Climate — Oils behave differently at temperature extremes. 0W-rated synthetics are engineered for cold climates where thicker oil could slow cold-start lubrication. High-heat environments or turbocharged engines running at sustained high temperatures may benefit from higher-viscosity synthetics.
DIY vs. shop service — The cost gap between synthetic and conventional narrows when you factor in longer intervals and fewer changes per year. Whether you're doing it yourself or paying a shop affects total cost differently. 🛠️
What "Extended Interval" Actually Means
Oil change intervals have shifted significantly. The old 3,000-mile rule was appropriate for older engines and conventional oil. Many modern vehicles with full synthetic oil and factory oil life monitoring systems have manufacturer-specified intervals of 7,500 to 15,000 miles. Some go higher under ideal conditions.

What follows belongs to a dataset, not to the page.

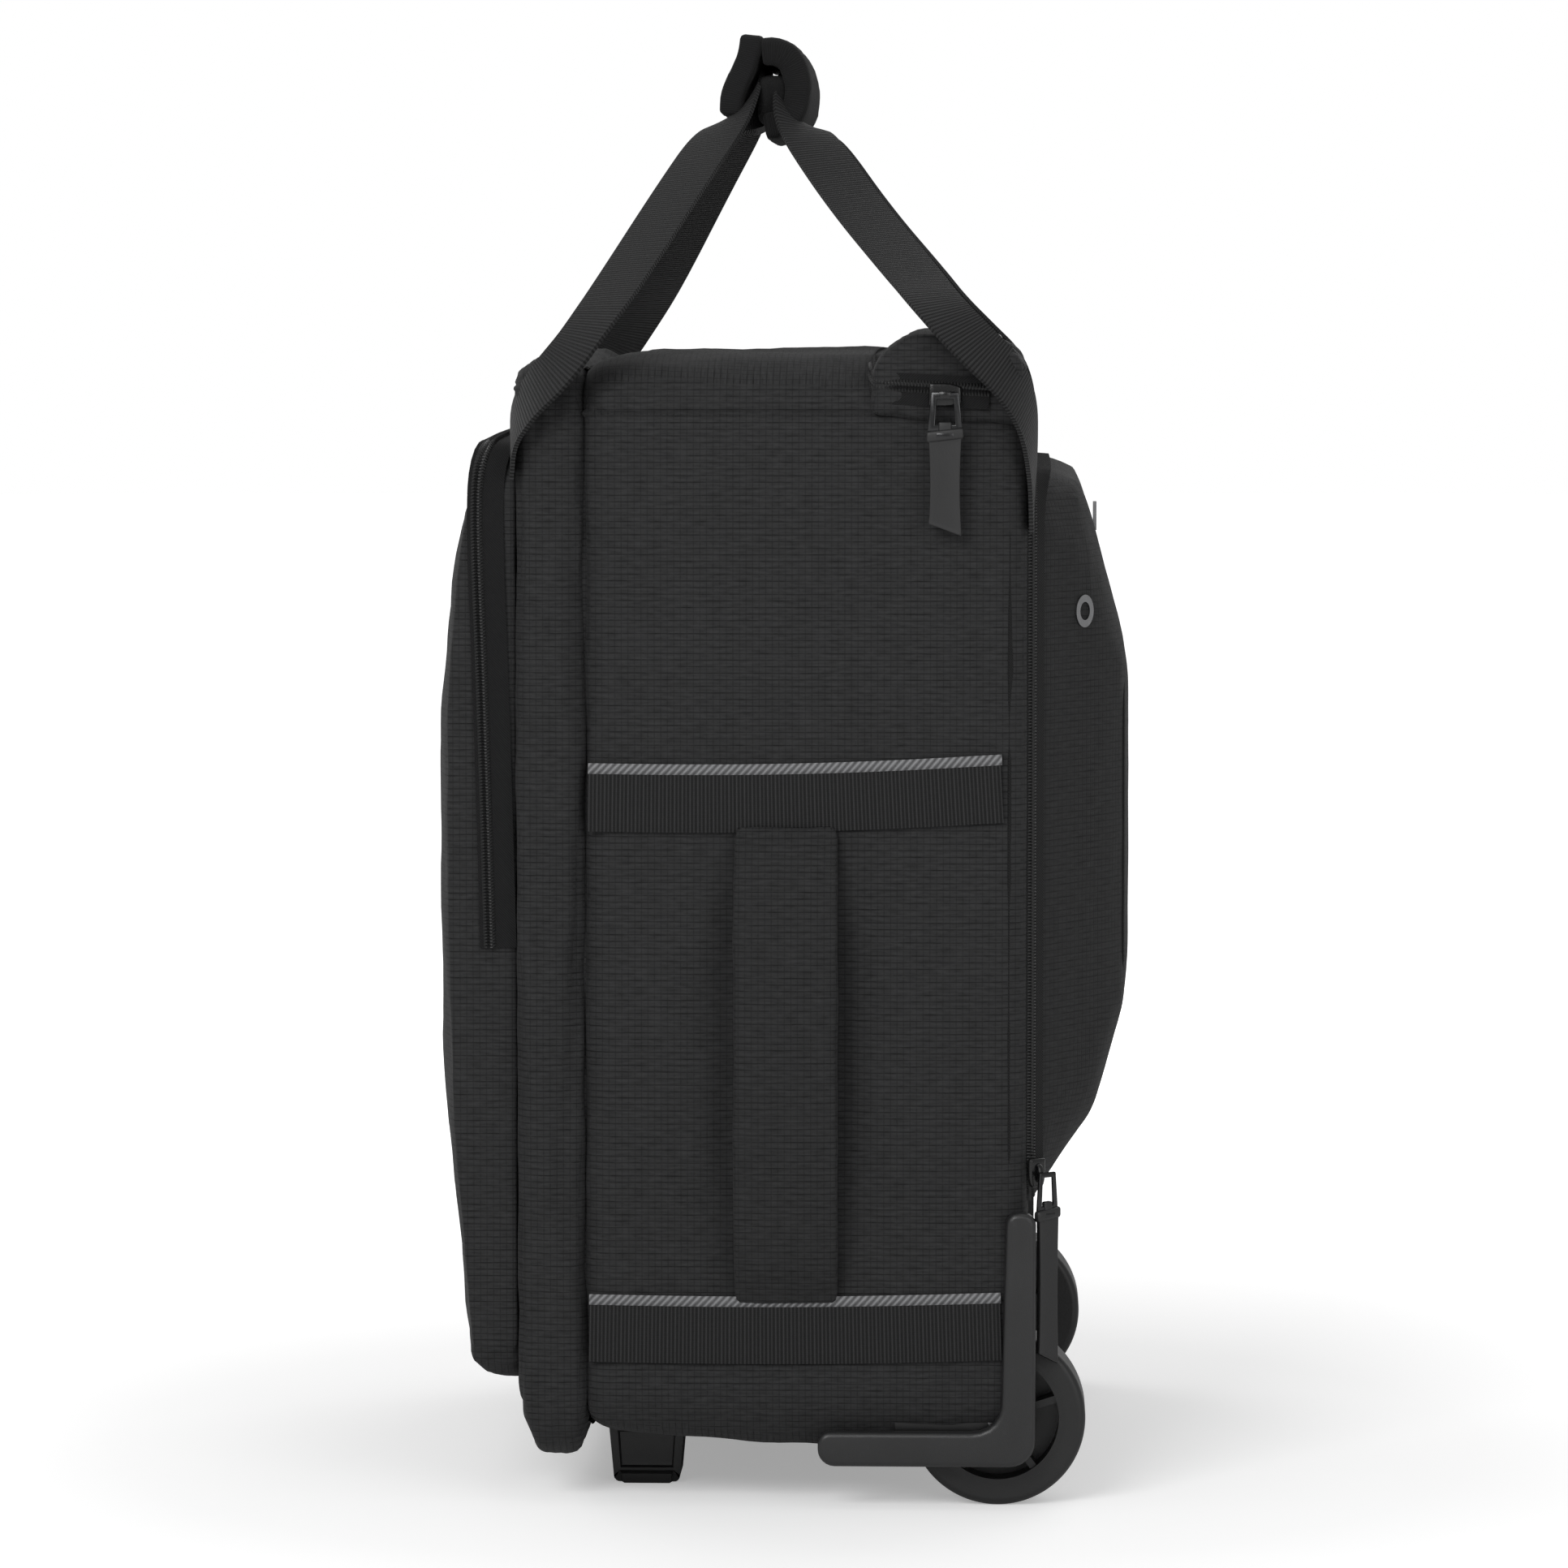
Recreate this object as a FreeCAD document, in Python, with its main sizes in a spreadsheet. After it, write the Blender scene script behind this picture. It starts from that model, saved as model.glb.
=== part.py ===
"""Rolling soft bag on two wheels: shell panels, lid, pockets, handles, trolley, wheels and feet.

Frame: +Z up, -Y is the bag's front, +Y its back with the wheels, X across it.
The origin lies on the floor, under the middle of the bag.  Millimetres throughout.
"""
import FreeCAD, Part
import os
import re

import Sketcher

doc = FreeCAD.newDocument("rolling_bag")
sizes = doc.addObject("Spreadsheet::Sheet", "sizes")

SIZES = (
    # the bag itself
    ("bag_width", 340),         # across the two side panels
    ("main_depth", 182),        # main compartment, lid seam to back panel
    ("lid_depth", 29),          # front section that opens like a book
    ("pocket_depth", 31.5),     # front pocket
    ("rear_depth", 42.5),       # rear pocket
    ("base_height", 26),        # underside of the bag above the floor
    ("shell_height", 448),      # underside to top panel
    ("wall", 4),                # padded cloth wall
    ("edge_radius", 21),        # round along the top and bottom side edges
    ("back_radius", 8.5),       # round all round the back panel
    ("seam_gap", 0.3),          # slack between two sections at a zip
    ("zip_thick", 0.8),
    ("zip_width", 5),
    # front pocket
    ("pocket_width", 324),
    ("pocket_foot", 50),
    ("pocket_top", 442),
    ("pocket_round", 22),
    ("pocket_zip_foot", 232),
    ("patch_width", 40),
    ("patch_foot", 93),
    ("patch_height", 30),
    ("patch_thick", 1.5),
    # rear pocket, a cap with sloping sides
    ("flap_width", 316),
    ("flap_face_width", 190),
    ("flap_foot", 127),
    ("flap_top", 429),
    ("flap_chin", 147),         # where the lower slope steepens
    ("flap_face_foot", 201),
    ("flap_face_top", 346),
    ("flap_brow", 402),         # where the upper slope begins
    ("flap_wall", 3),
    ("flap_rim", 2),            # straight rim before the sides slope in
    ("eyelet_radius", 6.8),
    ("eyelet_bore", 3.8),
    ("eyelet_thick", 1.2),
    ("eyelet_height", 370),
    # webbing bands and side handles
    ("band_thick", 1.5),
    ("band_width", 24),
    ("edging_width", 4),
    ("edging_thick", 2),
    ("upper_band_foot", 281),
    ("lower_band_foot", 61),
    ("band_setback", 5),        # from the lid seam, clear of the zip slider
    ("side_handle_width", 42),
    ("side_handle_middle", 1),
    ("side_handle_thick", 6),
    ("side_handle_gap", 10),
    ("side_handle_ramp", 16),
    ("webbing_width", 25),
    ("webbing_thick", 2),
    # padded grip of the two carry handles
    ("grip_half", 64),
    ("wrap_radius", 18),
    ("wrap_bore", 7),
    ("wrap_height", 590),
    ("wrap_place", -9),
    ("leaf_thick", 11),
    ("leaf_height", 38),
    ("leaf_tilt", 20),
    ("leaf_gap", 0.6),
    # padded cover over the stowed trolley grip
    ("cover_overhang", 5),
    ("cover_foot", 452),
    ("cover_rise", 12),
    ("cover_depth", 62),
    ("cover_setback", 2),
    ("cover_round", 10),
    # trolley
    ("tube_spacing", 120),
    ("tube_setback", 17),       # tube centre line in front of the back face
    ("outer_tube_width", 22),
    ("outer_tube_depth", 12),
    ("tube_wall", 1),
    ("tube_clearance", 0.3),
    ("tube_round", 3),
    ("tube_foot_height", 4),
    ("outer_tube_top", 456),
    ("grip_width", 156),
    ("grip_front", 12),         # grip in front of the tube centre line
    ("grip_back", 6),
    ("grip_height", 24),
    ("grip_floor", 3),
    ("grip_clearance", 1),
    ("tray_wall", 1.5),
    ("button_width", 32),
    ("button_depth", 10),
    ("button_height", 14.5),
    ("button_clearance", 0.3),
    ("rod_radius", 1.8),
    ("rod_bar", 4),
    ("channel_height", 9),
    # wheels and their housings
    ("wheel_radius", 36.5),
    ("wheel_width", 29),
    ("wheel_setback", 11.8),    # axle in front of the back face
    ("tyre_depth", 8),
    ("rim_depth", 3),
    ("hub_radius", 13.5),
    ("bearing_radius", 11),
    ("bearing_width", 7),
    ("axle_radius", 4),
    ("axle_clearance", 0.05),
    ("spoke_thick", 3),
    ("housing_wall", 3),
    ("housing_gap", 3),
    ("cheek_gap", 2),
    # corner guards and feet
    ("guard_thick", 4),
    ("guard_top", 124),
    ("guard_foot", 18),
    ("guard_bar", 15),
    ("guard_arm", 12),
    ("guard_spread", 4),        # how much wider the arm is at its root
    ("guard_reach", 86),        # from the back face to the front tip
    ("guard_proud", 4),
    ("guard_inner_round", 14),
    ("guard_outer_round", 8),
    ("foot_inset", 55),         # outer face of the foot to the side panel
    ("foot_width", 30),
    ("foot_length", 32),
    ("foot_taper", 4),
    ("foot_place", 6),          # from the lid seam to the foot
    ("foot_recess", 3),
    ("screw_radius", 2),
    ("screw_length", 20),
    ("screw_spacing", 16),
    ("screw_clearance", 0.1),
    ("screw_head", 3.5),
    ("head_height", 1.6),
    ("board_thick", 2),
    # zip sliders and pulls
    ("slider_thick", 4),
    ("slider_length", 13),
    ("slider_width", 8),
    ("pull_thick", 3),
    ("pull_gap", 0.3),
)
ALIASES = {name for name, value in SIZES}
for row, (name, value) in enumerate(SIZES, 1):
    sizes.set(f"A{row}", name)
    sizes.set(f"B{row}", str(value))
    sizes.setAlias(f"B{row}", name)
doc.recompute()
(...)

That said, the oil life monitor in your vehicle is not a simple mileage counter. It calculates remaining oil life based on actual driving conditions — engine temperatures, load, cold starts, and run time. Two drivers putting 7,500 miles on the same vehicle under very different conditions may see the monitor read differently.
Ignoring the monitor and oil condition in favor of a fixed calendar interval — in either direction — can mean either wasting good oil or running degraded oil too long.
The Piece That Varies by Vehicle and Situation
The right synthetic oil grade, filter rating, and service interval for one vehicle may be wrong for another. A turbocharged European sedan, a high-mileage domestic truck, and a brand-new hybrid crossover all have different manufacturer specifications, operating conditions, and oil system designs. 🚗
The owner's manual is the starting point. From there, driving patterns, climate, and vehicle condition are the variables that shape how long a given oil-and-filter combination actually holds up — and when it genuinely needs to be changed.